Is microfrontend the future?

Photo by Edward Howell on Unsplash

Yes, I firmly believe that microfrontend is a game-changer in Web development. Microfrontend enables the independence of development and deployment of Web apps while maintaining a fast, cohesive user experience.

Problem with today’s architecture

Accordingly, Teams are organized to manage the two apps separately.

The reason for this architecture is to reduce dependency. By dividing the large site into two sub-apps, teams can manage their own development and deployment. Less dependency means more autonomy and faster movement.

However, this approach has downsides. The biggest problem is performance. When navigating from one page to the other, even though they seem two tabs next to each other on a page, it takes a full-page reload. The first app is unloaded and removed and the second app is downloaded, resulting in extra costs, including making another SSL handshake, requesting redundant server requests (e.g. user auth), and downloading the same code (e.g. react). And if the user switches back to the previous tab, it takes another wait to download the first app. This is a bad experience compared to single page application, which does client-side routing without full page reload.

Another problem is component reuse. Imagine there is a common UI widget between the home app and the marketing app. Reusing a component avoids duplicated engineering efforts and keeps UI consistent. To reuse a component, a typical approach is to publish the component as an npm package and npm install the component in each app. This, however, creates a dependency: it requires a redeployment of both the checkout app and marketing app at approximately the same time to avoid inconsistent user experience.

And who should be responsible for developing and maintaining a shared component? Since teams are organized on an app level, the ownership of a component is not immediately clear.
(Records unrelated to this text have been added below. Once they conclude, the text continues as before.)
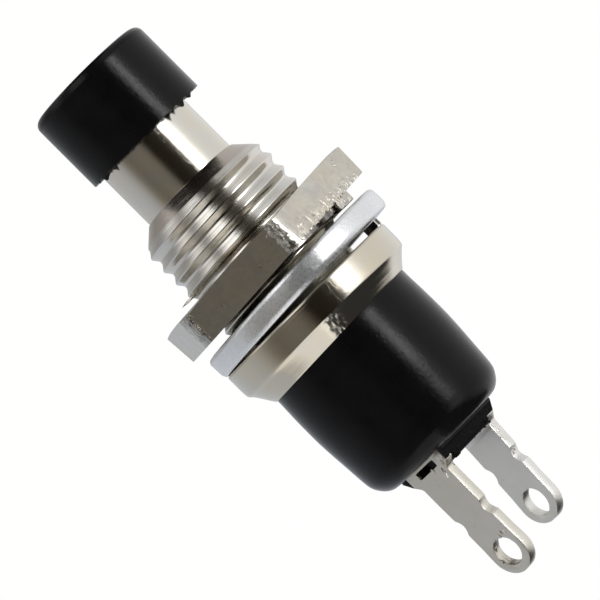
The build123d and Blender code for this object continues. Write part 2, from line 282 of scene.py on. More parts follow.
# ------------------------------------------------------------ material helpers
class Nodes:
    """Small wrapper for building node trees. Lengths are in millimetres."""

    def __init__(self, name):
        self.mat = bpy.data.materials.new(name)
        self.mat.use_nodes = True
        self.t = self.mat.node_tree
        self.t.nodes.clear()
        self.out = self.t.nodes.new("ShaderNodeOutputMaterial")
        self.bsdf = self.t.nodes.new("ShaderNodeBsdfPrincipled")
        self.t.links.new(self.bsdf.outputs[0], self.out.inputs[0])
        tc = self.t.nodes.new("ShaderNodeTexCoord")
        self.p = self.vec("SCALE", tc.outputs["Object"], scale=1000.0)

    def link(self, a, b):
        self.t.links.new(a, b)

    def vec(self, op, a, b=None, scale=None):
        n = self.t.nodes.new("ShaderNodeVectorMath")
        n.operation = op
        self.put(n.inputs[0], a)
        if b is not None:
            self.put(n.inputs[1], b)
        if scale is not None:
            n.inputs["Scale"].default_value = scale
        return n.outputs["Value"] if op in ("DOT_PRODUCT", "LENGTH") else n.outputs[0]

    def put(self, socket, v):
        if isinstance(v, bpy.types.NodeSocket):
            self.link(v, socket)
        else:
            socket.default_value = v

    def math(self, op, a, b=None, c=None, clamp=False):
        n = self.t.nodes.new("ShaderNodeMath")
        n.operation, n.use_clamp = op, clamp
        for i, v in enumerate((a, b, c)):
            if v is not None:
                self.put(n.inputs[i], v)
        return n.outputs[0]

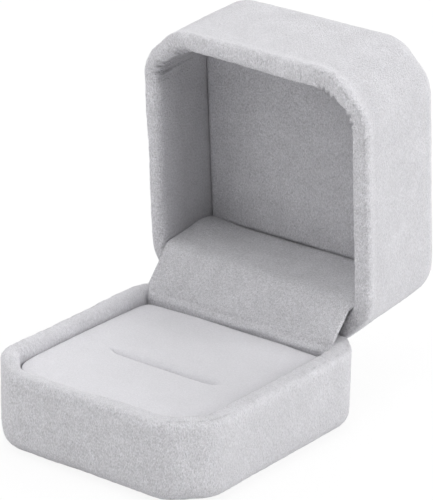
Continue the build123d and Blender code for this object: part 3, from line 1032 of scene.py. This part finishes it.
lid_wrap = wrap_cover(
    "lid_velvet_wrap", side=1, width=LID_WIDTH, depth=LID_DEPTH, cut=LID_CUT,
    radius=LID_CORNER_RADIUS, height=LID_HEIGHT - RIM_GAP / 2, far_round=LID_TOP_ROUND,
    rim=LID_RIM, lean=LID_LEAN, tuck=LID_TUCK, seed=23)
dress(lid_wrap, outer_velvet)
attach(lid_wrap, "lid")
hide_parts("lid_cover")

pad_cloth = make_pad_cloth()
dress(pad_cloth, pad_velvet)
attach(pad_cloth, "base")
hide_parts("pad_cover")

ceiling_panel = make_ceiling_panel()
dress(ceiling_panel, lining_velvet)
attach(ceiling_panel, "lid")
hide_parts("ceiling_cloth")

flap = make_flap()
dress(flap, flap_velvet_painted_light)
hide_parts("hinge_flap")
flap_length = np.linalg.norm(np.diff(flap_path(FINE)[0], axis=0), axis=1).sum()
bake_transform(flap)

spring = make_spring()
dress(spring, spring_steel)
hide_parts("hinge_spring")
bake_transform(spring)

plain_pieces = {
    "base_shell": shell_plastic, "lid_shell": shell_plastic, "bottom_patch": bottom_flock,
    "pad_board": grey_board, "ceiling_board": grey_board, "flap_board": grey_board,
    "pad_foam_front": foam_cells, "pad_foam_rear": foam_cells, "ceiling_foam": foam_cells,
    "hinge_base_leaf": hinge_steel, "hinge_lid_leaf": hinge_steel, "hinge_pin": hinge_steel,
    "hinge_base_rivets": hinge_steel, "hinge_lid_rivets": hinge_steel,
}
for node, material in plain_pieces.items():
    dress(frame["nodes"][node], material)


# ---- stage ----

FLOOR_HALF = 3.0
FLOOR_WHITE_SHARE = 0.9
LAMP_DISTANCE = 0.9
LAMP_TARGET = Vector((0, 0.01, 0.03))
AMBIENT = 0.12


def white_for_camera(material_name, share):
    """A pale diffuse surface that the camera, and any glossy ray, sees as white but for a soft
    shadow: share of what it sees is plain white."""
    material = bpy.data.materials.new(material_name)
    tree = NodeTree(material)
    pale = tree.add("ShaderNodeBsdfDiffuse", {"Color": (0.9, 0.9, 0.9, 1)})
    white = tree.add("ShaderNodeEmission", {"Strength": 1.0})
    white_share = tree.times(tree.eye_rays(), share)
    mix = tree.add("ShaderNodeMixShader", {0: white_share, 1: pale.outputs[0], 2: white.outputs[0]})
    tree.add("ShaderNodeOutputMaterial", {"Surface": mix.outputs[0]})
    return material


def make_floor():
    mesh = bpy.data.meshes.new("floor")
    mesh.from_pydata([(-FLOOR_HALF, -FLOOR_HALF, 0), (FLOOR_HALF, -FLOOR_HALF, 0),
                      (FLOOR_HALF, FLOOR_HALF, 0), (-FLOOR_HALF, FLOOR_HALF, 0)], [],
                     [(0, 1, 2, 3)])
    thing = bpy.data.objects.new("floor", mesh)
    bpy.context.scene.collection.objects.link(thing)
    return dress(thing, white_for_camera("white_floor", FLOOR_WHITE_SHARE))


def soft_lamp(name, azimuth, elevation, size, power):
    """A square area lamp that looks at the box. azimuth 0 is in front and 90 is at +X."""
    data = bpy.data.lights.new(name, "AREA")
    data.shape = "SQUARE"
    data.size = size
    data.energy = power
    lamp = bpy.data.objects.new(name, data)
    a, e = math.radians(azimuth), math.radians(elevation)
    direction = Vector((math.sin(a) * math.cos(e), -math.cos(a) * math.cos(e), math.sin(e)))
    lamp.location = LAMP_TARGET + direction * LAMP_DISTANCE
    lamp.rotation_euler = direction.to_track_quat("Z", "Y").to_euler()
    bpy.context.scene.collection.objects.link(lamp)


def light_room():
    """A dim even light from everywhere, which the camera sees as white."""
    world = bpy.data.worlds.new("studio")
    bpy.context.scene.world = world
    tree = NodeTree(world)
    strength = tree.spread(tree.eye_rays(), 0, 1, AMBIENT, 1.0)
    room = tree.add("ShaderNodeBackground", {"Color": (1, 1, 1, 1), "Strength": strength})
    tree.add("ShaderNodeOutputWorld", {"Surface": room.outputs[0]})


floor = make_floor()
soft_lamp("key", azimuth=106, elevation=25, size=0.6, power=5.6)
soft_lamp("fill", azimuth=-50, elevation=32, size=0.8, power=4.0)
soft_lamp("overhead", azimuth=60, elevation=80, size=0.6, power=2.1)
soft_lamp("high_front", azimuth=15, elevation=62, size=0.6, power=2.2)
soft_lamp("rear", azimuth=200, elevation=40, size=0.8, power=5.2)
light_room()

# ---- camera, at the photograph's viewing angle ----
PHOTO_HEIGHT = 500      # the longer side, in pixels, which the sensor's width spans
FOCAL_PIXELS = 3412.5
CAMERA_AZIMUTH = math.radians(36.7145)
CAMERA_ELEVATION = math.radians(22.0704)
CAMERA_ROLL = math.radians(1.1702)
CAMERA_PLACE = Vector((359.47, -470.20, 276.70 + BASE_FOOT)) * MM

back = Vector((math.sin(CAMERA_AZIMUTH) * math.cos(CAMERA_ELEVATION),
               -math.cos(CAMERA_AZIMUTH) * math.cos(CAMERA_ELEVATION), math.sin(CAMERA_ELEVATION)))
level = Vector((math.cos(CAMERA_AZIMUTH), math.sin(CAMERA_AZIMUTH), 0))
upright = back.cross(level)
right = level * math.cos(CAMERA_ROLL) + upright * math.sin(CAMERA_ROLL)
up = upright * math.cos(CAMERA_ROLL) - level * math.sin(CAMERA_ROLL)
camera_data = bpy.data.cameras.new("camera")
camera_data.sensor_width = 36.0
camera_data.lens = FOCAL_PIXELS / PHOTO_HEIGHT * camera_data.sensor_width
camera_data.clip_start = 0.05
camera_data.clip_end = 20.0
camera = bpy.data.objects.new("camera", camera_data)
camera.matrix_world = Matrix((
    (right.x, up.x, back.x, CAMERA_PLACE.x),
    (right.y, up.y, back.y, CAMERA_PLACE.y),
    (right.z, up.z, back.z, CAMERA_PLACE.z),
    (0, 0, 0, 1)))
bpy.context.scene.collection.objects.link(camera)
bpy.context.scene.camera = camera
bpy.context.scene.view_settings.view_transform = "Standard"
How microfrontend can help

Essentially, microfrontend allows the parent app to have access to module code in run time, as opposed to in build time. Conceptually, it’s like

Since the component code is imported in run time, a new version of the component is reflected immediately without the need for app redeployment.

In the world of microfrontend, everything except for the parent app is a component. Components can be pages, pure UI components, and API-connected components. The parent app is a skeleton that manages the mapping between routes and components. Navigating pages is simply mounting and unmounting module components.
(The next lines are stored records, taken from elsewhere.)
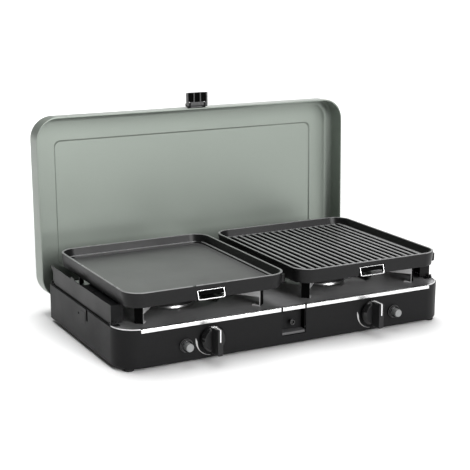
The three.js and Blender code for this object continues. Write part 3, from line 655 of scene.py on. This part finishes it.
# ---------------------------------------------------------------- knobs and buttons
def build_knob(side):
    """Turned skirt with a flat grip, which has a groove for the white pointer."""
    x = UNIT[side]
    body = f"knob_{side}"
    skirt = [(0, 0, 0), (21.0, 0, 0.5), (21.3, 2.6, 1.2), (19.9, 5.6, 2), (17.2, 9.6, 1.0),
             (15.2, 9.3, 0.5), (0, 8.9, 0)]
    rings = []
    face_half, face_out, face_tall = 4.4, 27.7, 20.75
    for half, out in soften([(5.8, 5, 0), (5.6, 12, 3), (face_half, face_out, 0.9),
                             (0.6, face_out, 0)], 4):
        tall = face_tall - max(face_half - half, 0)
        corner = min(2.0, half * 0.7)
        rings.append([(x + a, KNOB_BACK - out, KNOB_Z + b)
                      for a, b in outline(-half, half, -tall, tall, (corner,) * 4, 6)])
    obj = raw(f"knob_body_{side}", loft(rings))
    boolean(obj, turned_y(skirt, x, KNOB_BACK, KNOB_Z, 64), "UNION")
    left, right, beyond, over = x - 1.2, x + 1.2, KNOB_BACK - 29, KNOB_Z + 23
    boolean(obj, block(left, right, beyond, KNOB_BACK - 4, KNOB_Z + 20.1, over))
    boolean(obj, block(left, right, beyond, KNOB_BACK - 27.1, KNOB_Z + 1, over))
    fit(obj, (KNOB_PLASTIC, KNOB_GLOSS), body, (body,), 32)
    paint_where(obj, 1, lambda px, py, pz: (math.hypot(px - x, pz - KNOB_Z) > 17
                                            and py > KNOB_BACK - 9.7))


def build_button(side):
    """Igniter: a glossy collar whose bevels are coloured lighter as painted highlights, and the grey
    cap that is pushed into it.
    """
    x, _, z = middle(f"igniter_bezel_{side}")
    back = mm_box(f"igniter_bezel_{side}")[1][1]
    ring = [(8, 0, 0), (11, 0, 0.2), (11, 2.4, 0.6), (10.3, 3.2, 0.2), (10.0, 5.0, 0.5),
            (9.3, 5.7, 0.2), (9.1, 7.6, 0.6), (8, 8.1, 0.4)]
    collar = piece(f"igniter_collar_{side}", turned_y(ring, x, back, z, 48, loop=True),
                   (KNOB_GLOSS, PAINTED_HIGHLIGHT_COAT), "base", (f"igniter_bezel_{side}",))
    # Painted highlights: the front-facing bevels take the lighter coat.
    for polygon in collar.data.polygons:
        if 0.55 < -polygon.normal.y < 0.9:
            polygon.material_index = 1
    low, high = mm_box(f"igniter_button_{side}")
    face = high[1] - low[1]
    stem, radius, clear_of_case = 4.9, 6.4, 5.7
    start = high[1] + HALF_D + clear_of_case
    cap = [(0, 0, 0), (stem, 0, 0.4), (stem, start, 0.2), (radius, start, 0.3),
           (radius, face - 0.5, 1.2), (5.1, face, 0.9), (4.5, face - 0.35, 0.3), (0, face - 0.5, 0)]
    piece(f"igniter_cap_{side}", turned_y(cap, x, high[1], z, 48), BUTTON_PLASTIC, f"button_{side}",
          (f"igniter_button_{side}",))


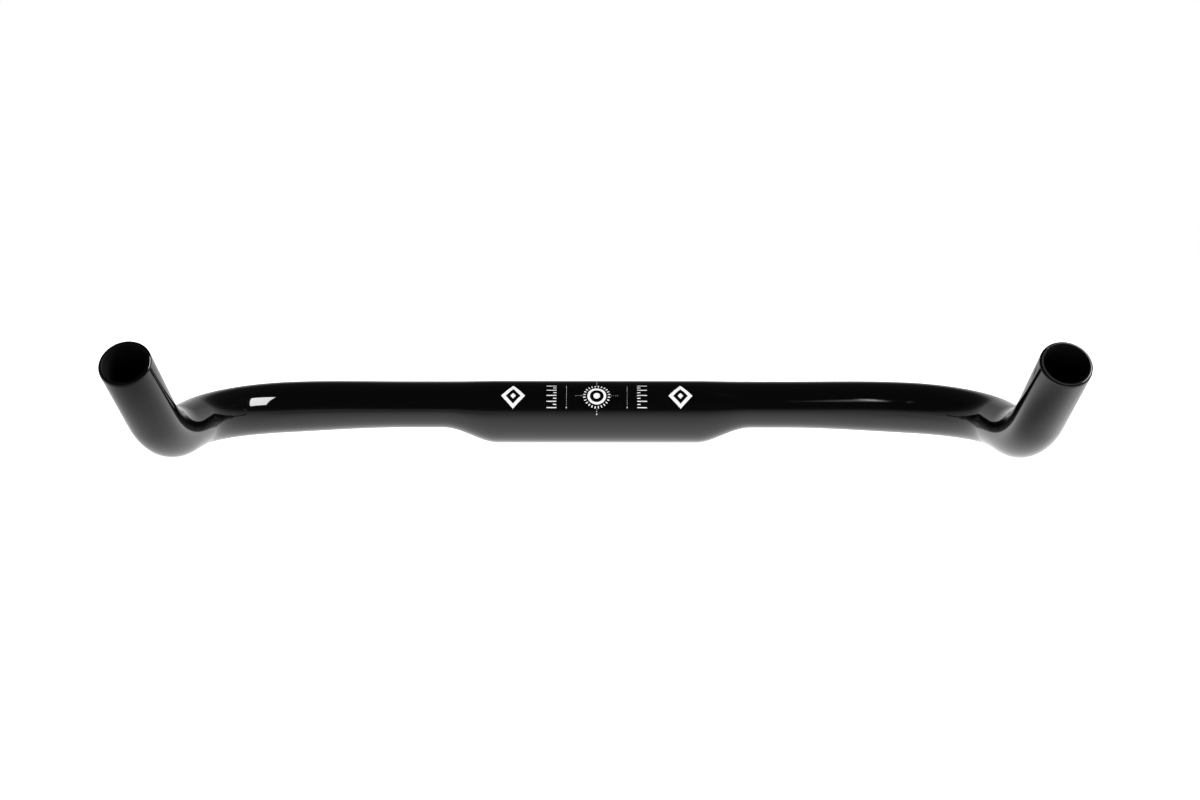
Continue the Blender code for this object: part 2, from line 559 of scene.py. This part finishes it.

With microfrontend, teams are naturally organized by components. A team manages a set of feature-defined components. The success of a team is evaluated not only by their app (page component) performance but also how they contribute to the broader success with their shared components. This finer-grained division better defines team boundaries, encourages cross-team collaboration, tracks team responsibility, and assesses the team’s success.


Emerging technology such as module federation makes microfrontend easier to implement, but it is exclusive to Webpack5 and demands a learning curve.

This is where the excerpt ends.